◆ Set exercise ◆
Copy the data exactly from the line that contains "lower_blade();" through the line that contains "cad_parts[obj.name] = obj", keeping both end lines and leaving out everything else.

◆ Supplied data ◆
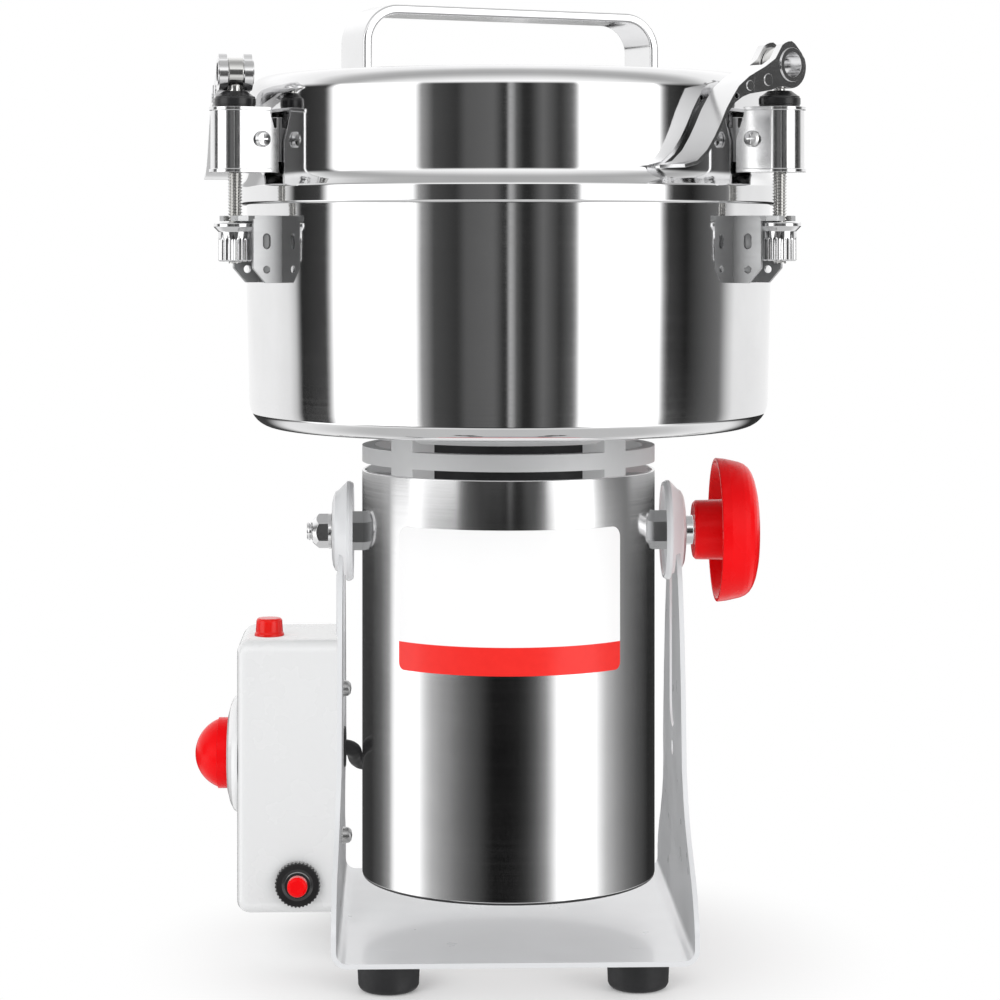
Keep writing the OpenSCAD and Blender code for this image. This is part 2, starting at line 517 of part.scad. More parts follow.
// Pivoting clamp body of bent sheet with the pad that the lever cams press on
module clamp_body(i) at_clamp(i) {
  color([0.8, 0.81, 0.82]) difference() {
    union() {
      translate([0, 0, 333]) linear_extrude(height = 26.6) difference() { d_outline(10, 113.2); d_outline(8.8, 110); }
      translate([0, 0, 333]) linear_extrude(height = 1.4) d_outline(10.6, 116.4);
      translate([0, 0, 358.2]) linear_extrude(height = 1.4) d_outline(10.6, 116.8);
    }
    // inner edge leans back so that the body can tip towards the lid
    translate([0, 15, 0]) rotate([90, 0, 0]) linear_extrude(height = 30) polygon([[105, 346], [113.2, 346], [116.8, 357], [116.8, 362], [105, 362]]);
    zcyl(3.05, 330, 362, rod_r, 0);
    ycyl(1.82, -12, 12, pivot_r, pivot_z);
  }
  color([0.05, 0.05, 0.055]) translate([rod_r, 0, 0]) zlathe([[2.5, 359.62], [8.3, 359.62], [8.5, 360], [8.5, 363.4], [8.2, 363.8], [4.6, 366.2], [2.5, 366.2]]);
}

// The second clamp is screwed down further and has a smaller cam
function pin_h(i) = i == 1 ? pin_z - 2.6 : pin_z;
function eye_s(i) = i == 1 ? 0.78 : 1;
module rod_eye(i) at_clamp(i) translate([rod_r, 0, pin_h(i)]) rotate([0, 0, -18]) children();

// Threaded rod with a flat eye at its top
module clamp_rod(i) color([0.78, 0.79, 0.8]) difference() {
  union() {
    at_clamp(i) { zcyl(rod_d2, 296, 358.4, rod_r, 0); zcyl(2.4, 358, pin_h(i) - 6.8 * eye_s(i), rod_r, 0); }
    rod_eye(i) xcyl(7.6 * eye_s(i), -3.1, 3.1);
  }
  rod_eye(i) xcyl(6.1 * eye_s(i), -10, 10);
}

// Knurled nut whose flange hooks under the ledge
module knurled_nut(i) color([0.82, 0.83, 0.84]) at_clamp(i) translate([rod_r, 0, i == 1 ? -0.25 : 0]) difference() {
  zlathe([[3.0, 297], [6.5, 297], [6.9, 297.6], [6.9, 309], [8.3, 310.6], [8.75, 311], [8.75, 312.3], [8.4, 312.85], [3.0, 312.85]]);
  for (a = [0:20:340]) rotate([0, 0, a]) translate([7.3, 0, 296]) cylinder(r = 0.75, h = 10, $fn = 8);
}

function lever_up(e) = concat([for (a = [150:-12:54]) let (r = a > 120 ? 7.7 : 9.6 - max(0, a - 90) * (e < 1 ? 0.09 : 0.063)) e * r * [cos(a), sin(a)]],
  [e < 1 ? [8.2, 1.4] : [9.6, 2.2], [15.8, -1.4], [25, -5.5], [31, -9.6], [34.8, -14.2], [38.2, -18.8], [41.8, -25], [45, -30], [49.2, -35.4], [54.8, -39.7], [61.6, -41.2]]);
function lever_low(e) = concat([[61.4, -42.6], [54.4, -41.2], [48.2, -36.8], [43.6, -31], [40.2, -25.6], [37, -20.4], [33.2, -16.4], [29, -14], [24.7, -12.6]],
  e < 1 ? [[17.2, -10.8], [11, -9.2], [7, -7.8], [4, -7.3]] : [[17.2, -11.5], [12, -10.7], [7.6, -9.2], [4.4, -9]]);
function lever_cam(e) = [for (a = [-90:-10:-200]) e * (9.6 - 2 * (-90 - a) / 150) * [cos(a), sin(a)]];
module lever_2d(i) let (e = eye_s(i)) polygon(concat(lever_up(e), lever_low(e), lever_cam(e)));
// 2D points [s, z] stand in the plane that leads away from the pin along the lever
module lever_plate(w) rotate([90, 0, -90]) translate([0, 0, -w / 2]) linear_extrude(height = w) children();

module cam_lever(i) color([0.8, 0.81, 0.82]) rod_eye(i) {
  difference() {
    union() {
      lever_plate(13.6) intersection() { lever_2d(i); translate([-12, -30]) square([36, 60]); }
      lever_plate(lever_w) intersection() { lever_2d(i); translate([22, -60]) square([60, 80]); }
      // raised pressings on both cheeks
      for (s = [-1, 1]) {
        xcyl(2.4, s > 0 ? 6 : -7.1, s > 0 ? 7.1 : -6, -13.9, -6.6);
        xcyl(2, s > 0 ? 6 : -7.3, s > 0 ? 7.3 : -6, -24.7, -9.3);
      }
    }
    box([-3.4, -14, -14], [3.4, 11, 12]);
    xcyl(6.02 * eye_s(i), -10, 10);
    xcyl(1.1, -10, 10, -32.2, -13.7);
  }
  // hollow pin with rolled rims
  difference() {
    union() { xcyl(6 * eye_s(i), -7.3, 7.3); for (s = [-1, 1]) xcyl(6.9 * eye_s(i), s > 0 ? 6.82 : -7.3, s > 0 ? 7.3 : -6.82); }
    xcyl(5 * eye_s(i), -9, 9);
  }
}

cradle();
rubber_feet();
union() { foot_screws(); box_screws(); }  // frame_screws
control_box();
switch_bezel();
switch_body();
breaker_body();
breaker_nut();
indicator_lens();
cord_gland();
lead_grommet();
union() { power_button(); power_button_stem(); }
reset_button();
motor_sleeve();
label_plate();
bottom_cover();
lower_end_bell();
end_bell_screws();
neck_casting();
neck_collar();
motor_bearings();
union() { stator_core(); stator_poles(); }
field_coils();
union() { brush_holders(); brushes(); }  // brush_gear
bowl();
bowl_brackets();
shaft_seal();
trunnion_blocks();
pivot_bolt();
pivot_ring();
hex_spacer();
pivot_cap_nut();
motor_lead();
lock_knob();
knob_stud();
rotor_shaft();
armature();
commutator();
cooling_fan();
lower_blade();
blade_spacer();
upper_blade();
blade_nut();
lid_shell();
lid_gasket();
lid_handle();
clamp_ears();
ear_screws();
clamp_body(0);  // clamp_body_1
clamp_rod(0);  // clamp_rod_1
knurled_nut(0);  // knurled_nut_1
cam_lever(0);  // cam_lever_1
clamp_body(1);  // clamp_body_2
clamp_rod(1);  // clamp_rod_2
knurled_nut(1);  // knurled_nut_2
cam_lever(1);  // cam_lever_2
clamp_body(2);  // clamp_body_3
clamp_rod(2);  // clamp_rod_3
knurled_nut(2);  // knurled_nut_3
cam_lever(2);  // cam_lever_3
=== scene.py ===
"""Looks of a swing-type powder grinder: polished bowl and lid on a tilting motor in a grey cradle."""
import bpy, bmesh, json, math
from mathutils import Vector, Matrix

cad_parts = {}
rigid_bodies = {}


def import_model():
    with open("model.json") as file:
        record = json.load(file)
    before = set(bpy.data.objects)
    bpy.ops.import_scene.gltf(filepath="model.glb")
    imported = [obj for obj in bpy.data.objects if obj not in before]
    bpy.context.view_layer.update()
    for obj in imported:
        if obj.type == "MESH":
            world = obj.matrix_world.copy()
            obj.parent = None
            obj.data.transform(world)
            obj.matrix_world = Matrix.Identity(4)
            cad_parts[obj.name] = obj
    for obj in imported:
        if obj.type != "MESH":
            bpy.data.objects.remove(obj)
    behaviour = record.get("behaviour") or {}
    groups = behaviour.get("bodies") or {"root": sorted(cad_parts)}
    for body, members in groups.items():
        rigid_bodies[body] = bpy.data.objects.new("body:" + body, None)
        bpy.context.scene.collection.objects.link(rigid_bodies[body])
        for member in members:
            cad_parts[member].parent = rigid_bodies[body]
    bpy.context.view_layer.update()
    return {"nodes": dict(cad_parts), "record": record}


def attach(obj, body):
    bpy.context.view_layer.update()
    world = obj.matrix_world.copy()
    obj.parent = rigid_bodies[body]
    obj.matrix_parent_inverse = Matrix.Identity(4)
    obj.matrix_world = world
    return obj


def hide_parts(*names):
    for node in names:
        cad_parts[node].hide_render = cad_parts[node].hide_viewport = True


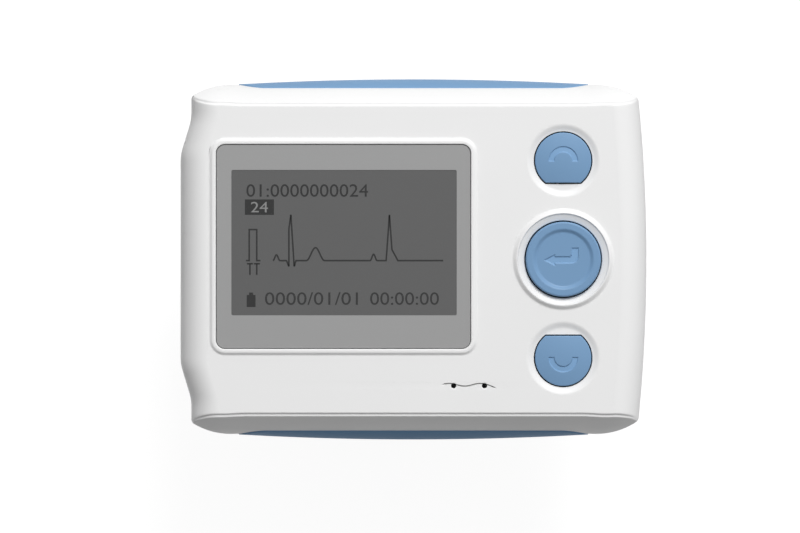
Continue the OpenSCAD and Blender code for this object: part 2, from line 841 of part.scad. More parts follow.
front_shell();
rear_shell();
top_trim();
bottom_trim();
window_lens();
lens_mask();
up_button();
enter_button();
down_button();
battery_door();
housing_screws();
board_screws();
main_board();
lcd_panel();
lcd_backlight();
lcd_frame();
lcd_ribbon();
lcd_gasket();
up_switch();
enter_switch();
down_switch();
up_plunger();
enter_plunger();
down_plunger();
switch_covers();
buzzer();
buzzer_gasket();
lead_socket_shell();
lead_socket_insert();
lead_socket_contacts();
battery();
battery_spring();
battery_plate();
main_processor();
memory_chip();
amplifier_chip();
ecg_shield();
clock_crystal();
boost_inductor();
capacitors();
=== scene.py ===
import json
import math

import bmesh
import bpy
import numpy as np
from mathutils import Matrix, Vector
from mathutils.geometry import tessellate_polygon


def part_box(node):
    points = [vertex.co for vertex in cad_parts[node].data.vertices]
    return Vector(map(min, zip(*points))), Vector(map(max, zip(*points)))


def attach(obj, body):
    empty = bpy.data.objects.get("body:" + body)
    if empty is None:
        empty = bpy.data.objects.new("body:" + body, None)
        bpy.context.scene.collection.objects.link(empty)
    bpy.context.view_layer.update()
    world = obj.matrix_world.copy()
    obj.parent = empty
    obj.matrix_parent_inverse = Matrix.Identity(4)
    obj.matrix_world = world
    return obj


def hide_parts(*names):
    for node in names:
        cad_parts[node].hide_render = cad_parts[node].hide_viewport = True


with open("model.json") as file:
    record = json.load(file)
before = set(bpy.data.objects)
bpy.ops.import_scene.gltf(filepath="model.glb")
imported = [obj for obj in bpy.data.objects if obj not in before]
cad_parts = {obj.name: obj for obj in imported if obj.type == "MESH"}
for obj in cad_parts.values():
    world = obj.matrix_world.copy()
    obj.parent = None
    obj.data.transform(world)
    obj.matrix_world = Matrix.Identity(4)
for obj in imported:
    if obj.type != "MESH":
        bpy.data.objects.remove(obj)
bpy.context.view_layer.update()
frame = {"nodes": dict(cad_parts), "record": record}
mm = 0.001
print("frame loaded")


# camera and studio

camera = {
    "distance": 700 * mm,
    "midPlane": 10.85 * mm,
    "frameWidth": 134.2 * mm,      # what the picture spans at the mid plane
    "aim": (-2.26 * mm, -1.19 * mm),
    "sensor": 36.0,                # millimetres
}
studio = {
    "keyFrom": (0.18, 0.65, 0.735),
    "keyDistance": 1.1,
    "keySize": 0.42,
    "keyLevel": 0.755,
    "skyLevel": 0.455,
    "skyLean": (0.42, 0.62, 0.0),
    "floorSize": 6.0,
    "floorDrop": 0.032,            # leaves room for the open door
    "floorGlow": 0.88,
}


def makeCamera():
    data = bpy.data.cameras.new("camera")
    data.sensor_width = camera["sensor"]
    data.lens = camera["sensor"] * camera["distance"] / camera["frameWidth"]
    data.clip_start, data.clip_end = 0.01, 20
    view = bpy.data.objects.new("camera", data)
    bpy.context.scene.collection.objects.link(view)
    view.location = (*camera["aim"], camera["midPlane"] + camera["distance"])      # square to the face
    bpy.context.scene.camera = view


makeCamera()
bpy.context.scene.view_settings.view_transform = "Standard"


# node tools

class Wire:
    # one output socket; arithmetic on it adds Math nodes
    def __init__(self, finish, socket):
        self.finish, self.socket = finish, socket

    def math(self, operation, *others):
        return self.finish.node("ShaderNodeMath", {"operation": operation}, [self, *others])

    def __add__(self, other):
        return self.math("ADD", other)

    def __sub__(self, other):
        return self.math("SUBTRACT", other)

    def __mul__(self, other):
        return self.math("MULTIPLY", other)

    def __truediv__(self, other):
        return self.math("DIVIDE", other)

    def __pow__(self, other):
        return self.math("POWER", other)

    def __rsub__(self, other):
        return self.finish.node("ShaderNodeMath", {"operation": "SUBTRACT"}, [other, self])

    __radd__ = __add__
    __rmul__ = __mul__

    def below(self, limit):
        return self.math("LESS_THAN", limit)

    def above(self, limit):
        return self.math("GREATER_THAN", limit)

    def size(self):
        return self.math("ABSOLUTE")

    def least(self, other):
        return self.math("MINIMUM", other)

    def most(self, other):
        return self.math("MAXIMUM", other)


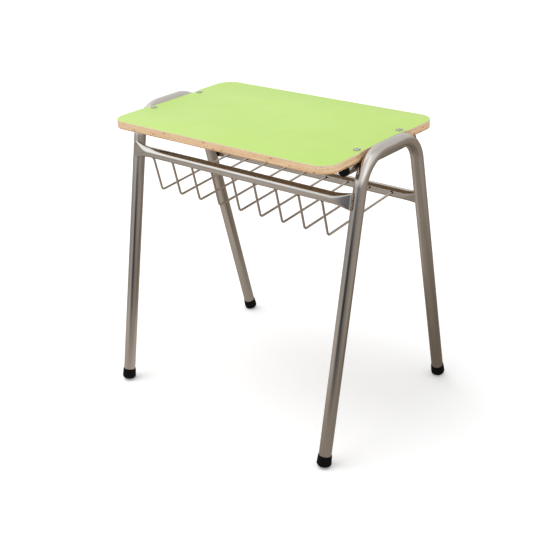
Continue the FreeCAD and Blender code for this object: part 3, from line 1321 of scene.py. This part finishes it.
@dataclass
class Board:
    """The board: beech core between two laminates, its edges eased.

    Attributes:
        top: Height of the work surface.
        length: Length along X.
        depth: Depth along Y.
        inner: Half length and half depth of the field round the screw holes, inside the rim.
        merging: Distance at which the node's loose corners are one.
        layers: The layers from the top downwards.
    """

    top: float = 0.760
    length: float = 0.7
    depth: float = 0.45
    inner: tuple[float, float] = (0.3401, 0.2)
    merging: float = 0.00002
    layers: tuple[Layer, ...] = (
        Layer("top_laminate", "green_laminate", 0.0009, 0.0006, 2, upper_edge=True),
        Layer("board_core", "board_edge_wood", 0.0182, 0.0026, 5),
        Layer("backing_laminate", "backing_laminate", 0.0009, 0.0004, 2, set_in=0.0021),
    )

    def build(self, frame: Frame, finishes: dict[str, Material]) -> None:
        """Makes the layers.

        Args:
            frame: The loaded frame.
            finishes: Materials by layer.
        """
        base = self.top
        for layer in self.layers:
            base -= layer.thickness
            mesh = self._outline(frame["nodes"][layer.node], base)
            self._thicken(mesh, layer, base)
            bmesh.ops.recalc_face_normals(mesh, faces=mesh.faces)
            if layer.node == "board_core":
                self._unroll(mesh)
            new_piece(f"{layer.node}_layer", mesh, finishes[layer.node], [layer.node])

    def _outline(self, source: Object, level: float) -> BMesh:
        """Takes the outer rim of a layer as one flat face.

        Args:
            source: The node that the layer replaces.
            level: The height that the rim is laid at.

        Returns:
            A mesh with that face.
        """
        mesh = bmesh.new()
        mesh.from_mesh(source.data)
        bmesh.ops.remove_doubles(mesh, verts=mesh.verts, dist=self.merging)
        lowest = min(vert.co.z for vert in mesh.verts)
        rim = set()
        for wall in [face for face in mesh.faces if abs(face.normal.z) < 0.5]:
            if wall.calc_center_median().to_2d().dot(wall.normal.to_2d()) > 0:
                low = [edge for edge in wall.edges if self._level(edge, lowest)]
                rim.update(edge for edge in low if self._outside(edge.verts[0].co))
        others = [edge for edge in mesh.edges if edge not in rim]
        bmesh.ops.delete(mesh, geom=others, context="EDGES_FACES")
        loose = [vert for vert in mesh.verts if not vert.link_edges]
        bmesh.ops.delete(mesh, geom=loose, context="VERTS")
        bmesh.ops.contextual_create(mesh, geom=mesh.edges[:])
        bmesh.ops.translate(mesh, vec=(0, 0, level - lowest), verts=mesh.verts)
        return mesh

    def _outside(self, point: Vector) -> bool:
        """Whether a point lies outside the field of the screw holes."""
        return abs(point.x) > self.inner[0] or abs(point.y) > self.inner[1]

    @staticmethod
    def _level(edge: BMEdge, height: float) -> bool:
        """Whether an edge lies level at a height."""
        return all(abs(vert.co.z - height) < TOUCHING for vert in edge.verts)

    def _thicken(self, mesh: BMesh, layer: Layer, base: float) -> None:
        """Gives a layer's outline its thickness and rounds one of its edges.

        Args:
            mesh: The outline.
            layer: The layer.
            base: Height of its lower side.
        """
        if layer.set_in:
            ring = bmesh.ops.inset_region(
                mesh, faces=mesh.faces[:], thickness=layer.set_in, use_even_offset=True
            )
            bmesh.ops.delete(mesh, geom=ring["faces"], context="FACES")
        made = bmesh.ops.extrude_face_region(mesh, geom=mesh.faces[:])["geom"]
        raised = only(made, BMVert)
        bmesh.ops.translate(mesh, vec=(0, 0, layer.thickness), verts=raised)
        level = base + layer.thickness if layer.upper_edge else base
        bmesh.ops.bevel(
            mesh,
            geom=[edge for edge in mesh.edges if self._level(edge, level)],
            offset=layer.easing,
            offset_type="OFFSET",
            segments=layer.segments,
            profile=0.5,
            affect="EDGES",
            material=-1,
        )

    def _unroll(self, mesh: BMesh) -> None:
        """Lays a map along the rim, its first axis running round the board and its second up.

        Args:
            mesh: The core.
        """
        layer = mesh.loops.layers.uv.new(RIM_MAP)
        around = 2 * (self.length + self.depth)
        for face in mesh.faces:
            places = [self._perimeter(loop.vert.co) for loop in face.loops]
            crossing = max(places) - min(places) > around / 2
            for loop, place in zip(face.loops, places):
                lap = around if crossing and place < around / 2 else 0.0
                loop[layer].uv = (place + lap, loop.vert.co.z - self.top)

    def _perimeter(self, point: Vector) -> float:
        """Distance round the board, measured on the four sides of its rectangle.

        Args:
            point: A point of the board.

        Returns:
            The distance from the back left corner.
        """
        half, aside = self.length / 2, self.depth / 2
        share_x, share_y = point.x / half, point.y / aside
        if abs(share_y) >= abs(share_x):
            return point.x + half if share_y < 0 else self.length + self.depth + half - point.x
        if share_x > 0:
            return self.length + aside + point.y
        return 2 * self.length + self.depth + aside - point.y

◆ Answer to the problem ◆
lower_blade();
blade_spacer();
upper_blade();
blade_nut();
lid_shell();
lid_gasket();
lid_handle();
clamp_ears();
ear_screws();
clamp_body(0);  // clamp_body_1
clamp_rod(0);  // clamp_rod_1
knurled_nut(0);  // knurled_nut_1
cam_lever(0);  // cam_lever_1
clamp_body(1);  // clamp_body_2
clamp_rod(1);  // clamp_rod_2
knurled_nut(1);  // knurled_nut_2
cam_lever(1);  // cam_lever_2
clamp_body(2);  // clamp_body_3
clamp_rod(2);  // clamp_rod_3
knurled_nut(2);  // knurled_nut_3
cam_lever(2);  // cam_lever_3
=== scene.py ===
"""Looks of a swing-type powder grinder: polished bowl and lid on a tilting motor in a grey cradle."""
import bpy, bmesh, json, math
from mathutils import Vector, Matrix

cad_parts = {}
rigid_bodies = {}


def import_model():
    with open("model.json") as file:
        record = json.load(file)
    before = set(bpy.data.objects)
    bpy.ops.import_scene.gltf(filepath="model.glb")
    imported = [obj for obj in bpy.data.objects if obj not in before]
    bpy.context.view_layer.update()
    for obj in imported:
        if obj.type == "MESH":
            world = obj.matrix_world.copy()
            obj.parent = None
            obj.data.transform(world)
            obj.matrix_world = Matrix.Identity(4)
            cad_parts[obj.name] = obj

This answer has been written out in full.